O relatório também analisa casos em que o Comitê Contra a Tortura tratou de nacionais turcos extraditados ou sequestrados no exterior a pedido da Turquia, resultando em violações do princípio internacional de não-devolução, que proíbe enviar alguém a um país onde há risco real de tortura. Foram citados exemplos no Marrocos, Paquistão e Azerbaijão, com responsabilidade conjunta dos governos envolvidos.
Especialistas da ONU ainda documentaram alegações contínuas de tortura e maus-tratos sob custódia policial e em prisões preventivas, com denúncias de espancamentos, ameaças e pressão psicológica para obter confissões.
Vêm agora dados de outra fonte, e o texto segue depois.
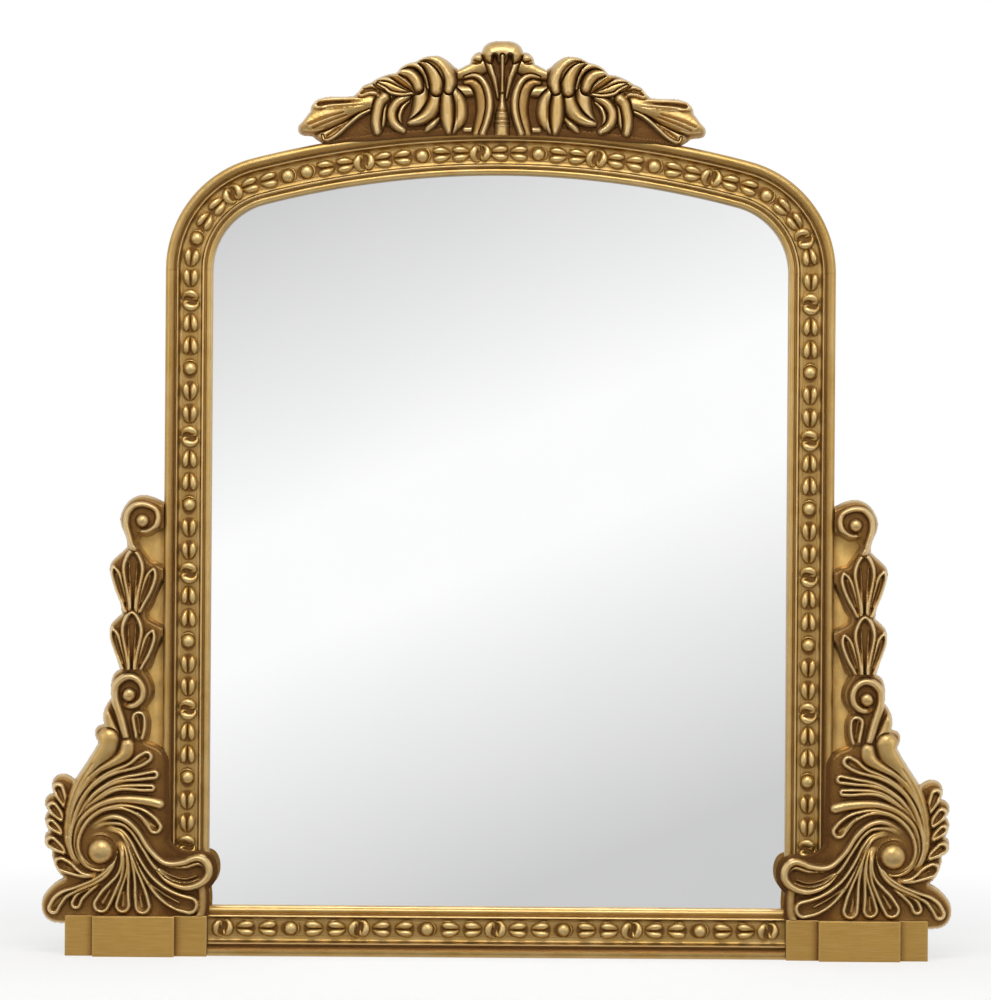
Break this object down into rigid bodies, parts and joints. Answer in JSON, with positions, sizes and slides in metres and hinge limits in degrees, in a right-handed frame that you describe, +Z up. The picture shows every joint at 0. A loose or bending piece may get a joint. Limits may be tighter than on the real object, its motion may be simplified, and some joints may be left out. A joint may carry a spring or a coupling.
{
  "type": "overmantel mirror",
  "caption": "Wide arched gilt wall mirror with a beaded moulding, carved leaf crest, scrolled acanthus side brackets on plinths, and ring hangers behind.",
  "frame": {"origin": "on the floor plane, under the middle of the mirror's box", "axes": "+Z up, the glass faces -Y, +X to the right of someone looking into the mirror"},
  "size_m": [1.186, 0.0636, 1.194],
  "materials": {
    "gilt_moulding": "antique gold paint over gesso, satin, darker in the hollows",
    "gilt_beads": "antique gold paint on moulded composition, satin",
    "gilt_carving": "antique gold paint with dark patina in the carving",
    "gilt_board": "plain antique gold paint",
    "gilt_plinth": "antique gold paint brushed in fine level streaks",
    "silvered_glass": "silvered float glass",
    "hardboard": "plain brown board",
    "zinc_steel": "zinc plated",
    "felt_pad": "dark felt"
  },
  "bodies": {
    "frame": {"acanthus_scroll_left": "gilt_carving", "acanthus_scroll_right": "gilt_carving", "backing_board": "hardboard", "bead_strip_arch": "gilt_beads", "bead_strip_bottom": "gilt_beads", "bead_strip_left": "gilt_beads", "bead_strip_right": "gilt_beads", "bracket_board_left": "gilt_board", "bracket_board_right": "gilt_board", "bracket_plate_left": "zinc_steel", "bracket_plate_right": "zinc_steel", "corner_plate_left": "zinc_steel", "corner_plate_right": "zinc_steel", "crest_board": "gilt_board", "crest_leaves_left": "gilt_carving", "crest_leaves_right": "gilt_carving", "crest_plate_left": "zinc_steel", "crest_plate_right": "zinc_steel", "crest_plume": "gilt_carving", "frame_arch_rail": "gilt_moulding", "frame_bottom_rail": "gilt_moulding", "frame_stile_left": "gilt_moulding", "frame_stile_right": "gilt_moulding", "hanger_screw_left_1": "zinc_steel", "hanger_screw_left_2": "zinc_steel", "hanger_screw_right_1": "zinc_steel", "hanger_screw_right_2": "zinc_steel", "hanger_strap_left": "zinc_steel", "hanger_strap_right": "zinc_steel", "husk_drop_left": "gilt_carving", "husk_drop_right": "gilt_carving", "joint_plate_left": "zinc_steel", "joint_plate_right": "zinc_steel", "mirror_glass": "silvered_glass", "plinth_base_left": "gilt_plinth", "plinth_base_right": "gilt_plinth", "plinth_block_left": "gilt_plinth", "plinth_block_right": "gilt_plinth", "retaining_clip_left_1": "zinc_steel", "retaining_clip_left_2": "zinc_steel", "retaining_clip_left_3": "zinc_steel", "retaining_clip_left_4": "zinc_steel", "retaining_clip_right_1": "zinc_steel", "retaining_clip_right_2": "zinc_steel", "retaining_clip_right_3": "zinc_steel", "retaining_clip_right_4": "zinc_steel", "wall_pad_left": "felt_pad", "wall_pad_right": "felt_pad"},
    "ring_left": {"hanger_ring_left": "zinc_steel"},
    "ring_right": {"hanger_ring_right": "zinc_steel"}
  },
  "joints": [
    {"name": "ring_left_swing", "type": "hinge", "parent": "frame", "child": "ring_left", "pos_m": [-0.41, 0.0279, 0.8], "axis": [1, 0, 0], "range_deg": [0, 180]},
    {"name": "ring_right_swing", "type": "hinge", "parent": "frame", "child": "ring_right", "pos_m": [0.41, 0.0279, 0.8], "axis": [1, 0, 0], "range_deg": [0, 180]}
  ]
}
Outro ponto de preocupação foi a erosão da independência judicial. Vários juízes e promotores detidos por “deslealdade” revelaram, segundo a ONU, o controle executivo sobre o judiciário, incompatível com a separação de poderes exigida pelo direito internacional.
O grupo também concluiu que detenções por cobertura midiática ou suposta simpatia a organizações banidas violam o princípio de legalidade, advertindo que leis antiterrorismo vagas têm efeito inibidor sobre a imprensa.
Um caso marcante envolveu o general Akın Öztürk, ex-comandante da Força Aérea, cuja prisão foi considerada ilegal pela ONU em agosto de 2024. O governo o acusa de liderar o golpe, mas a ONU concluiu não haver provas credíveis e que sua prisão violou garantias legais internacionais. Pediu-se sua libertação imediata, compensação e investigação dos envolvidos em seu tratamento, que incluiu tortura e maus-tratos.
As decisões da ONU, embora não vinculantes, têm peso moral e diplomático, pedindo reiteradamente à Turquia para libertar detidos, indenizar as vítimas e alinhar as leis nacionais aos padrões internacionais de direitos humanos.
As conclusões também impactam outros países: órgãos da ONU advertiram que terceiros estados não devem cooperar na abdução ou deportação extraterritorial de cidadãos turcos, registrando múltiplos casos em que terceiros países foram considerados cúmplices.
O relatório conclui que já existe um corpo substancial de jurisprudência sobre violações pós-golpe na Turquia por parte da ONU, devendo informar mecanismos internacionais de responsabilização no futuro.